-- begin PROVIDED ENTRIES --

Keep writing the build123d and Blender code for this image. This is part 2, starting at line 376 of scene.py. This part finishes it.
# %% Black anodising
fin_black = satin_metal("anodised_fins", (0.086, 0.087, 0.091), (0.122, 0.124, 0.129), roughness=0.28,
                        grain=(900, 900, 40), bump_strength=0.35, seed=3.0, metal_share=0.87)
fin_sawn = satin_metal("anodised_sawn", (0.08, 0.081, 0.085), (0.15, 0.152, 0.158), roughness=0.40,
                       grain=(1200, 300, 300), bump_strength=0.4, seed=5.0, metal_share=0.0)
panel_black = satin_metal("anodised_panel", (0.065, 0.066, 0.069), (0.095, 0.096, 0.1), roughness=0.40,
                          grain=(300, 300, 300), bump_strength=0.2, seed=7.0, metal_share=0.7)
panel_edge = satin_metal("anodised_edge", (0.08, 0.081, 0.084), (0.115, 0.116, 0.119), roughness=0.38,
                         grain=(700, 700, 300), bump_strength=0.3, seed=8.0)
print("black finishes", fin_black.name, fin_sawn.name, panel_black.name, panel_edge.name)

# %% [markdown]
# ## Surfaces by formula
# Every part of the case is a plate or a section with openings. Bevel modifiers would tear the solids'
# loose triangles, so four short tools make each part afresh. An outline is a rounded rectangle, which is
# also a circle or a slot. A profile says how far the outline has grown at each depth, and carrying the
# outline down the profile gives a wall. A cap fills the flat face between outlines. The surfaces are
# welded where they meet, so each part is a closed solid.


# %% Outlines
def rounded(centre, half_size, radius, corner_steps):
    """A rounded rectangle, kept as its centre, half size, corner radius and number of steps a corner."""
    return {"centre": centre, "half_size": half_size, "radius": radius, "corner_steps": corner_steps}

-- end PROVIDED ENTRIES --
-- begin PROVIDED ENTRIES --

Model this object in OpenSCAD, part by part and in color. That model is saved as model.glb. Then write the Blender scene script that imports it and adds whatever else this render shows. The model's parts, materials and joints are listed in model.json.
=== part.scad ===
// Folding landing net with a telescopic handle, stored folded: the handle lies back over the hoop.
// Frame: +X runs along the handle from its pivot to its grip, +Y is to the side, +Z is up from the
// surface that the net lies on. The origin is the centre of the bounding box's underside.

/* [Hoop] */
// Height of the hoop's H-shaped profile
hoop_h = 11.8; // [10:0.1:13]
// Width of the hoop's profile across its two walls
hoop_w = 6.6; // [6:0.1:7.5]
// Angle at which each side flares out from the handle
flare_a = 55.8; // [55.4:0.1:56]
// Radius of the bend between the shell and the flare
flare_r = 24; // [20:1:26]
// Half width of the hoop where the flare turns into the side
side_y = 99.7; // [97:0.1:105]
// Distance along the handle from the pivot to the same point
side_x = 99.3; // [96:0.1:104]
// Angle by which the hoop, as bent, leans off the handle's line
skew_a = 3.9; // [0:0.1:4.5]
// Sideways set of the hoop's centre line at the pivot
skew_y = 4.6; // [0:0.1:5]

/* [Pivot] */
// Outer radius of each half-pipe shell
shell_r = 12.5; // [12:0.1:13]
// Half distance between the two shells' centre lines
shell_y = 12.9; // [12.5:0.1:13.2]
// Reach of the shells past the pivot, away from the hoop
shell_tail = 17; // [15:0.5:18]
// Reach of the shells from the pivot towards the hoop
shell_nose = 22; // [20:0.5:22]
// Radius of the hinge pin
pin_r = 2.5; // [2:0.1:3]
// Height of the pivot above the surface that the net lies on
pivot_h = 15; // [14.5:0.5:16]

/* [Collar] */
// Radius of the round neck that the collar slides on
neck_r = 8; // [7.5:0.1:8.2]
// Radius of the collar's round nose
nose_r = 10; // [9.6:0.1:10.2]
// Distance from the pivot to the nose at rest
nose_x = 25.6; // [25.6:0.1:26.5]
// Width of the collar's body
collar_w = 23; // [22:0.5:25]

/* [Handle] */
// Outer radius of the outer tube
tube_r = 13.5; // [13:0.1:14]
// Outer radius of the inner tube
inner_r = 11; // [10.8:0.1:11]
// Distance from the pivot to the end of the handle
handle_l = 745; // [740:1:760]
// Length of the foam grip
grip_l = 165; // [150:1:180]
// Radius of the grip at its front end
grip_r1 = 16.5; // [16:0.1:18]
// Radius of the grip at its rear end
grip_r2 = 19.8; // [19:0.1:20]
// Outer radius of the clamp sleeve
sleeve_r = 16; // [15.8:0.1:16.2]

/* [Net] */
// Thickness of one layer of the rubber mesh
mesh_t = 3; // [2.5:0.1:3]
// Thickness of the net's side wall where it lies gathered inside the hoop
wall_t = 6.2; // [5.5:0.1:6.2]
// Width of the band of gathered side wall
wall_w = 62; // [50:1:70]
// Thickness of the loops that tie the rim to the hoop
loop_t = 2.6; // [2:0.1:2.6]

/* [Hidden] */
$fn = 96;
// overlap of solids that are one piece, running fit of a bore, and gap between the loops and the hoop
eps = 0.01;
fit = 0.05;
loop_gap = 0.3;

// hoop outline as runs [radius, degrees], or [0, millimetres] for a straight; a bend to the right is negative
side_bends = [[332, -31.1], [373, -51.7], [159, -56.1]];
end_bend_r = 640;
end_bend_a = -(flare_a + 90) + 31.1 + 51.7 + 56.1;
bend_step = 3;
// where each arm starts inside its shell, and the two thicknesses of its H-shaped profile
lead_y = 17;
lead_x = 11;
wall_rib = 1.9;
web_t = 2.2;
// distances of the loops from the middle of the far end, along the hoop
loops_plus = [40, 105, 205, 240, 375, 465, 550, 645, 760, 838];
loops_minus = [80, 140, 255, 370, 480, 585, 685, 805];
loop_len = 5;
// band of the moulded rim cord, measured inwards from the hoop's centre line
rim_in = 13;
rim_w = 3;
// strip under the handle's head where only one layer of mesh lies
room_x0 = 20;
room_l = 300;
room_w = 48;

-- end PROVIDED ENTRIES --

**EXERCISE:** The required output is an exact reproduction of the lines starting at the one that contains "Model this object" and ending at the one that contains "skew_y = 4.6; // [0:0.1:5]". Both boundary lines belong to it.

**RESPONSE TO THIS EXERCISE:**
Model this object in OpenSCAD, part by part and in color. That model is saved as model.glb. Then write the Blender scene script that imports it and adds whatever else this render shows. The model's parts, materials and joints are listed in model.json.
=== part.scad ===
// Folding landing net with a telescopic handle, stored folded: the handle lies back over the hoop.
// Frame: +X runs along the handle from its pivot to its grip, +Y is to the side, +Z is up from the
// surface that the net lies on. The origin is the centre of the bounding box's underside.

/* [Hoop] */
// Height of the hoop's H-shaped profile
hoop_h = 11.8; // [10:0.1:13]
// Width of the hoop's profile across its two walls
hoop_w = 6.6; // [6:0.1:7.5]
// Angle at which each side flares out from the handle
flare_a = 55.8; // [55.4:0.1:56]
// Radius of the bend between the shell and the flare
flare_r = 24; // [20:1:26]
// Half width of the hoop where the flare turns into the side
side_y = 99.7; // [97:0.1:105]
// Distance along the handle from the pivot to the same point
side_x = 99.3; // [96:0.1:104]
// Angle by which the hoop, as bent, leans off the handle's line
skew_a = 3.9; // [0:0.1:4.5]
// Sideways set of the hoop's centre line at the pivot
skew_y = 4.6; // [0:0.1:5]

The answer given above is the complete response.